Efforts to legalize sports betting in Oklahoma have picked up significantly in recent months on the back of similar movements in other states. On March 21, the state House advanced House Bill 1027 to the Senate for review. If passed, it would legalize it once and for all and would bring an end to the debate surrounding the topic.

Per the terms of the bill, sportsbooks would operate inside tribal race track casinos. Mobile and online sports betting could be added in the future, but would need to operate inside of the casinos’ jurisdiction.  

Rep. Ken Luttrell (R-Ponca City), the primary sponsor of the bill, left a few ends untied to ensure that debate can be held as opposed to an end-all-be-all discussion. If the bill is amended, it would then need to be ratified by the Senate and the House once again.

“It’s a bill that I’ve been working on for several years, in conversations with the tribes, with my gaming partners, in my districts and many other districts, across the state,” said Luttrell.

an estimated $9m in annual funding for the state

Luttrell also volunteered that the bill, in its present form, would create an estimated $9m in annual funding for the state. He added that without a legal sports betting market, that potential taxable revenue is being funneled to sportsbooks in nearby states.

Efforts have been made to pass legislation in recent years to no avail.


Vermont has had bills rejected every year since the 2018 PAPSA decision opened the door to states creating their own sports betting laws, but may be on the verge of a breakthrough.

A new bill was recently introduced with bipartisan support and advanced nearly unanimously out of the House Ways and Means Committee after an adjustment to the tax rate. It has since gone to the House Appropriations Committee for another review and eventual vote.

Like many other lawmakers, those in Vermont want to legalize sports betting to reduce the number of illegal gamblers and increase the amount of tax money generated by the state. Notably, in-person and online sports wagering is legal in all of Vermont’s border states: New York, New Hampshire, and Massachusetts.

Anywhere between two and six sportsbooks would be approved for operation in the state if the bill is approved. The Liquor and Lottery Department would also have to supply a yearly report on the prevalence of problem gambling within state lines, which would be shared with the Vermont Department of Mental Health, among other entities. 


Despite promising signs, Georgia is going to have to wait at least another year for sports betting after the recent legislative session ended without the requisite support.


Minnesota was heading down a promising path for sports betting proponents, but may have stumbled upon a roadblock. That roadblock is horse race tracks, which are vying to be included in the proposal making rounds of the state government.

tribes have autonomous control over gaming in Minnesota and have blocked other attempts

Last year, the Minnesota Indian Gaming Association refused to support a separate sports betting bill because it did not address the horse race tracks. The tribes have autonomous control over gaming in Minnesota and have blocked other attempts in the past. The current bill would likely meet a similar fate if it is not amended to support horse racing facilities. 

South Carolina

South Carolina lawmakers are actively hearing and reviewing plans for sports betting, but, even if a compromise is reached, it would not go into effect until 2025.

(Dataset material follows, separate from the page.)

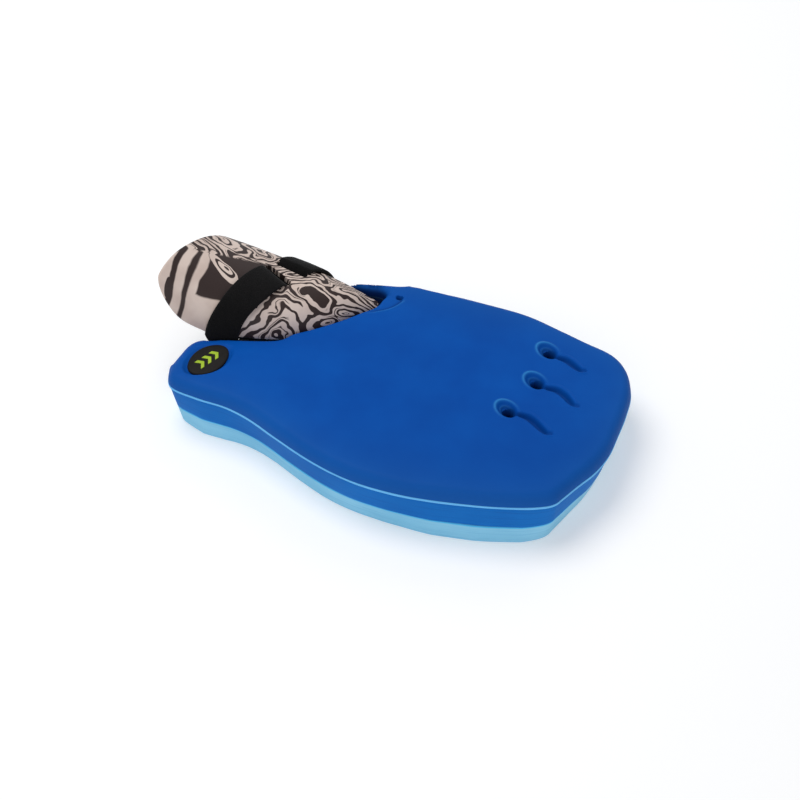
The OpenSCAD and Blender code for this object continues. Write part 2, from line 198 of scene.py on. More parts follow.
def foam_skin(name, base, light, dark):
    """Moulded closed-cell foam face: soft sheen, faint mottling, fine skin grain and stretch wrinkles.

    Painted highlight makes it paler on lips and along the crease's edge, painted shade makes it darker in hollows, and
    painted sheen makes it paler near the rim.
    """
    s = Shader(name)
    mottle = s.noise(22, 3, 0.55)
    colour = s.mix(s.map_range(mottle, 0.35, 0.7), base, light)
    broad = s.noise(7, 1, 0.5)
    colour = s.mix(s.map_range(broad, 0.45, 0.75, 0.0, 0.55), colour, dark)
    # The marks attribute holds painted highlight, painted shade and painted sheen near the rim
    painted_highlight, painted_shade, rim_sheen = s.split(s.attribute("marks"))
    for share, most, tone in ((rim_sheen, 0.6, RIM_SHEEN_BLUE), (painted_highlight, 0.8, HIGHLIGHT_BLUE), (painted_shade, 0.93, SHADOW_BLUE)):
        colour = s.mix(s.math("MULTIPLY", share, most), colour, tone)
    grain = s.noise(900, 4, 0.65)
    pores = s.voronoi(1500)
    stretched = s.vector("MULTIPLY", s.coords, (60, 420, 60))
    wrinkle = s.noise(1.0, 2, 0.5, coords=stretched, distortion=0.6)
    patch = s.map_range(s.noise(14, 1, 0.5), 0.42, 0.62)
    wrinkle = s.math("MULTIPLY", wrinkle, patch)
    normal = s.relief((grain, 0.35, 0.00012), (pores, 0.18, 0.00008), (wrinkle, 0.5, 0.00022))
    rough = s.map_range(grain, 0.2, 0.8, 0.46, 0.62)
    return s.finish(colour, rough, normal, Specular_IOR_Level=0.05)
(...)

State law mandates that amendments to the state constitution go before voters in the general election. Those general elections are held in even years, which would mean that there could not be a vote until near the end of 2024.

None of the three serious attempts to get sports betting bills out of committees in the state legislature succeeded. 


Hawaii, along with Utah, has not legalized gambling in any capacity. 

A bill was introduced in January that would have changed that, but it did not take long for lawmakers to strike it down. That is despite a rising illegal gambling problem befuddling local authorities and politicians that could have been resolved, or at least helped, by the legalization of sports betting.